Salma is well-aware of the Lebanese people’s suffering and she hoped that this movie would help them think twice and see life from a different perspective. Each person sees the movie in their own way, and Gibran Kahlil Gibran’s words will have a different impact on each spectator’s life.

“Due to lack of awareness in society, women think they must race against time and achieve all the plans they aim for in their 20s before it is too late,” Hayek said.

“This is a misconception that I experienced,” she added.

When she was in her 20s, she never thought she would produce the movie "The Prophet" or that she would be the voice of the main character, and she had no idea she would have enough courage to become an actress.

Hayek wanted to transmit Gibran’s philosophy in life with all its details through this piece of work. She expressed her love for children and attachment to them and clarified that her favorite chapter in the movie was about children. Every time she watches it, she discovers new lessons in Gibran’s words.

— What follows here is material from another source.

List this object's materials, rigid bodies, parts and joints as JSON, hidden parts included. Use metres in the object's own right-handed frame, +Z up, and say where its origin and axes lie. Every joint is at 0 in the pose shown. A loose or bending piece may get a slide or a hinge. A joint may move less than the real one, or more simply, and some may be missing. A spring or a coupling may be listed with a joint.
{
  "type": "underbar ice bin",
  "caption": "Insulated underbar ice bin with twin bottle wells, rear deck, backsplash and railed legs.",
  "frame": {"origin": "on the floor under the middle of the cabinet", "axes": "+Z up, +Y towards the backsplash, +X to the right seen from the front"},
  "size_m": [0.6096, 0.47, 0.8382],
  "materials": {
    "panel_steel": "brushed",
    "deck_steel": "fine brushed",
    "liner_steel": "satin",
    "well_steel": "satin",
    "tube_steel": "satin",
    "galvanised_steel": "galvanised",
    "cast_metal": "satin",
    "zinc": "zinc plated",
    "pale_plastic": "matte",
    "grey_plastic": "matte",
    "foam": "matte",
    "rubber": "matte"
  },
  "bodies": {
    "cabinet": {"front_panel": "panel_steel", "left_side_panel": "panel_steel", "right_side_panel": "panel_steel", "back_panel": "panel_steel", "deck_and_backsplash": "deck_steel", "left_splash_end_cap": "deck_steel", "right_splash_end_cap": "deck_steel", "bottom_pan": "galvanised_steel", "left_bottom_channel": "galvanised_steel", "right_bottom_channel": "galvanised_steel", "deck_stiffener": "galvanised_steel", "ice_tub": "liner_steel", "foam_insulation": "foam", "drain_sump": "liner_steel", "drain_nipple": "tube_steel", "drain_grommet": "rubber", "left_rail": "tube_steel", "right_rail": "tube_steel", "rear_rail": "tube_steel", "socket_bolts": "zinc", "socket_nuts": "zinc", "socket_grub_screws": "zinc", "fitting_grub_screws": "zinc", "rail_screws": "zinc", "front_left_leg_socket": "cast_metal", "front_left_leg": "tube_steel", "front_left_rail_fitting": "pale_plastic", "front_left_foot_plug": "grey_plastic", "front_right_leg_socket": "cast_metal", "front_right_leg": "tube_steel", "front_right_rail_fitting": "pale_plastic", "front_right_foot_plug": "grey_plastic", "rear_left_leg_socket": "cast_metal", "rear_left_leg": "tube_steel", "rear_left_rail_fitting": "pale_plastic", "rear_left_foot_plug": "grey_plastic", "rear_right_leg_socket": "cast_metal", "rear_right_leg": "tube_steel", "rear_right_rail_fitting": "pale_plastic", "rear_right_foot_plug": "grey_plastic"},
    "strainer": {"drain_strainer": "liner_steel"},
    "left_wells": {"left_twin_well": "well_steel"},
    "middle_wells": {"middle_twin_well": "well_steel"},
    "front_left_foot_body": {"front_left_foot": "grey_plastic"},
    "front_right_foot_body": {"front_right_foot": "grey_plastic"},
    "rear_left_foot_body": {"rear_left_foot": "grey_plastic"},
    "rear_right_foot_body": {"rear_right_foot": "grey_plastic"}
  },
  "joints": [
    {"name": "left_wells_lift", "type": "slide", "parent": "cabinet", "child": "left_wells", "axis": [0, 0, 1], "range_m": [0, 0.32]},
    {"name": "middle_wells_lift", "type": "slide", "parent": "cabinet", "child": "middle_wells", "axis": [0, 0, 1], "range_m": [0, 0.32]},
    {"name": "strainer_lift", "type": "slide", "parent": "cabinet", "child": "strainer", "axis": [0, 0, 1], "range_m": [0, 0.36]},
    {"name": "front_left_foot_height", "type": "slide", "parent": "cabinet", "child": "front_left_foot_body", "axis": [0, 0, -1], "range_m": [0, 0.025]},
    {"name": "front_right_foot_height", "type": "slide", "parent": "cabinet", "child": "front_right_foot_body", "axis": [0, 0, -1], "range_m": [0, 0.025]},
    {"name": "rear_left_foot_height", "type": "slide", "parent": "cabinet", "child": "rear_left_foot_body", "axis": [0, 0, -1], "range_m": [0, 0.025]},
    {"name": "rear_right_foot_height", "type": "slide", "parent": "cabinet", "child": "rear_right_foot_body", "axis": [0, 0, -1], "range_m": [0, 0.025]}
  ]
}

She believes his poetry takes people to uncharted territories each and every time. Hayek noted that the chapter about work was developed immediately and that the director used the one-shot technique, which amazed her.

Speaking about freedom, the core theme of the movie, Hayek said that it stems from within. Each person has to find their own freedom to be able to defend the general notion of freedom.

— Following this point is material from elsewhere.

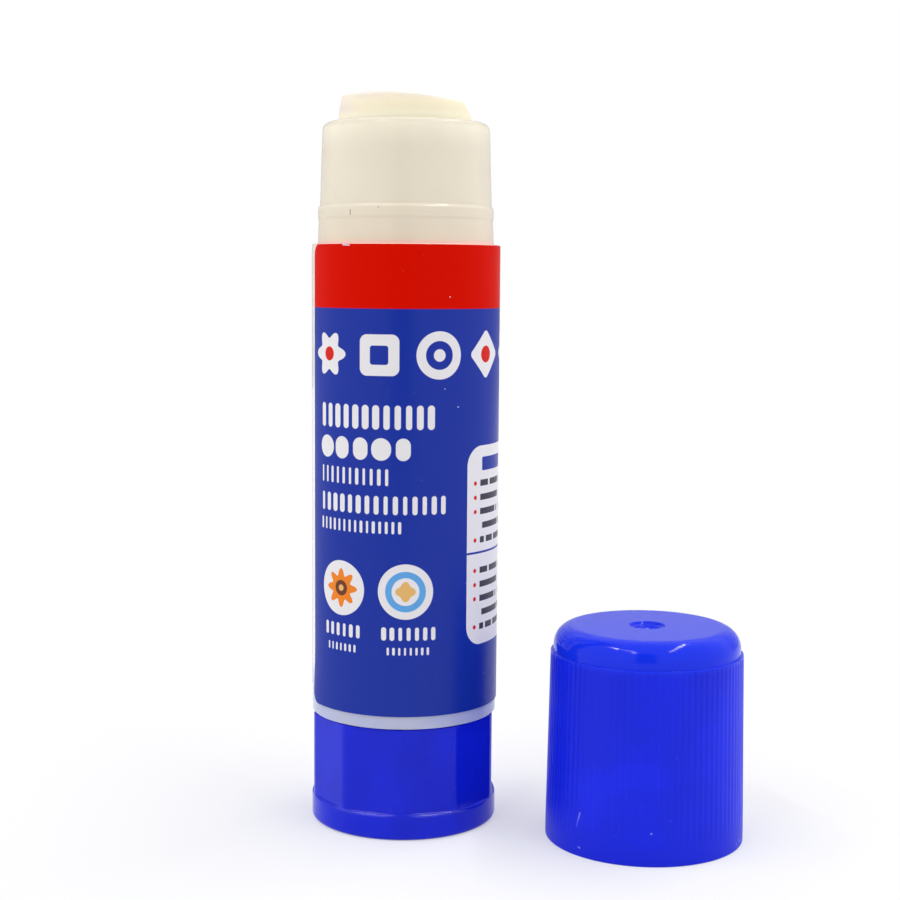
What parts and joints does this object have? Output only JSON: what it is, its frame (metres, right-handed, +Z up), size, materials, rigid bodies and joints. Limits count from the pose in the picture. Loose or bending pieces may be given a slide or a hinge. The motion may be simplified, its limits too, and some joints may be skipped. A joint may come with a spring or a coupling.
{
  "type": "glue stick",
  "caption": "Twist-up glue stick: a round barrel with a snap neck, a faceted knob that drives a screw and lifts the glue, and a ribbed push-on cap that stands beside it.",
  "frame": {"origin": "on the stick's axis, at the knob's underside, on the surface that the stick and its cap stand on", "axes": "+Z up along the stick's axis, from the knob to the glue; -Y towards the front of the label; +X towards the side on which the cap stands"},
  "size_m": [0.0479, 0.0286, 0.0808],
  "materials": {
    "milky_plastic": "natural, slightly translucent, satin gloss",
    "label_film": "printed self-adhesive film, blue field under a red band",
    "blue_plastic": "moulded, glossy",
    "white_plastic": "moulded, uncoloured",
    "glue_core": "waxy, rubbed at the tip"
  },
  "bodies": {
    "barrel": {"barrel": "milky_plastic", "label": "label_film"},
    "knob": {"knob": "blue_plastic", "spindle": "white_plastic"},
    "carrier": {"carrier": "white_plastic", "glue": "glue_core"},
    "cap": {"cap": "blue_plastic"}
  },
  "joints": [
    {"name": "knob_turn", "type": "hinge", "parent": "barrel", "child": "knob", "pos_m": [0, 0, 0], "axis": [0, 0, 1], "range_deg": [-360, 3960]},
    {"name": "carrier_rise", "type": "slide", "parent": "barrel", "child": "carrier", "axis": [0, 0, 1], "range_m": [-0.00402, 0.04402]},
    {"name": "cap_lift", "type": "slide", "parent": "barrel", "child": "cap", "axis": [0, 0, 1], "range_m": [0, 0.09]}
  ],
  "couplings": [
    {"joint": "carrier_rise", "follows": "knob_turn", "m_per_rad": 0.00063662}
  ]
}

Al-Mustafa, the protagonist in the movie, decided to die for his ideas. Hayek said this gives the impression that when the body dies, a person’s thoughts live on and remain engraved in people’s minds. It is a different concept, but it deserves to be contemplated. Would Hayek choose to die for her ideas?

She laughed and said that she absolutely loves life and that if she had to, she would run away and keep spreading her ideas. She is a mother and has responsibilities toward her children and she has to be there for them. Most importantly, she believes that the soul cannot be locked up. Al-Mustafa might have been constrained to a place, but he was freer than any person having absolute freedom.

When asked about the challenges of preparing the movie, Hayek said, “Each production detail was tough. Many obstacles could have impeded its completion. It is normal that some people try to stand in the way of someone producing a new and unfamiliar idea. First, it was hard to find the necessary funding for the movie. I would like to thank the Lebanese people from all my heart for their crucial support.”

On the other hand, choosing the best scenario and director to take over the job was tricky. The distribution of the movie was also difficult since it is not like any other movie and trying to sell it is not easy. Not all distributors take such a risk. In Britain, for example, they are still not sure whether to show it or not. Meanwhile, in Japan and Italy, the distributors bought it 20 minutes into the movie. In France and the United States the most important distributors will handle it.

Despite the many difficulties that the movie encountered, it makes Hayek proud. She mentioned that she is ready to do it all again with great pleasure. In the end, Hayek expressed her enthusiasm for Lebanese viewers to see the long-awaited movie.

Another artist from Lebanon had the chance to participate in the movie: Gabriel Yared, the musical composer for "The Prophet." He told an-Nahar that this project brought him back to his roots. He pointed out that music is not based on material things, as is the case with the writings of Gibran, which are similar to music. Yared said that he “came out of his comfort zone” in order to compose this music. Usually, music is added to the movie after its making. However, in "The Prophet," the music came before the movie was done.

He had to imagine the music without seeing the scenes; his imagination drew the music. The chapter on marriage is the dearest to his heart. He thinks the words of Gibran were harsh and difficult for such a subject, and the director of this chapter met Yared before the filming and asked him about this idea so Yared could compose a suitable piece. They began working on the movie in March 2013.

As for the director, Roger Allers, he believes that the hardest part in directing a movie is working in a short period of time. Usually, animated movies take up to four years to be released. However, "The Prophet" took only two years and this is a record-breaking time compared with other animated movies. Allers did not mention which chapter he preferred because he does not want to influence the opinion of the viewers, but leaves them the complete freedom to choose for themselves. He carried out research on Lebanon and the Mediterranean region to be able to direct the movie. He said that he lived for a period of time on the island of Crete in Greece and was inspired by it geographically to be able to draw the landmarks in the movie. He did not have enough time to visit Lebanon before starting to work on the movie but he does not regret any scene; everything he had imagined about Lebanon was realized in the movie. He stressed that the place in which he imagined the movie should not have geographic boundaries, just like Gibran’s poetry that does not stop at the borders of any state or region. Allers, who directed major movies such as "Beauty and the Beast," "The Lion King" and other memorable films, said "The Prophet" is the most profound and philosophical of them all, and that this was a unique experience on all levels. Allers explained that he had to cut sections of Gibran’s poetry to respect the remaining time for the movie, and was very careful while doing so, and he asked for the help and inspiration of Gibran [who died in 1931] during this task.

Hayek began her third day in Lebanon by visiting Bcharre, Gibran’s hometown, and was received by the region’s deputy, Sethrida Geagea, Gibran’s National Committee Chairman Tarek Chidiac and Bcharre Mayor Antoine Tawk. After Hayek and the delegation that accompanied her visited Gibran’s Museum, she wrote in the guest book: “I walk through a dream to dive in the spirit of a friend that has meant a lot to me. I've never felt him as close as I do now. I know I always wanted to be here.”

On the sidelines of the visit, Geagea told an-Nahar: “Hayek’s visit to Lebanon is like a glimpse of hope and a candle that brightens up the East, especially in light of the difficult circumstances through which the region is going and since she has Lebanese origins. Her visit to Bcharre in particular brightens the region and her visit to Gibran’s Museum is of historic and cultural proportions; it is a testimony to Gibran’s international art.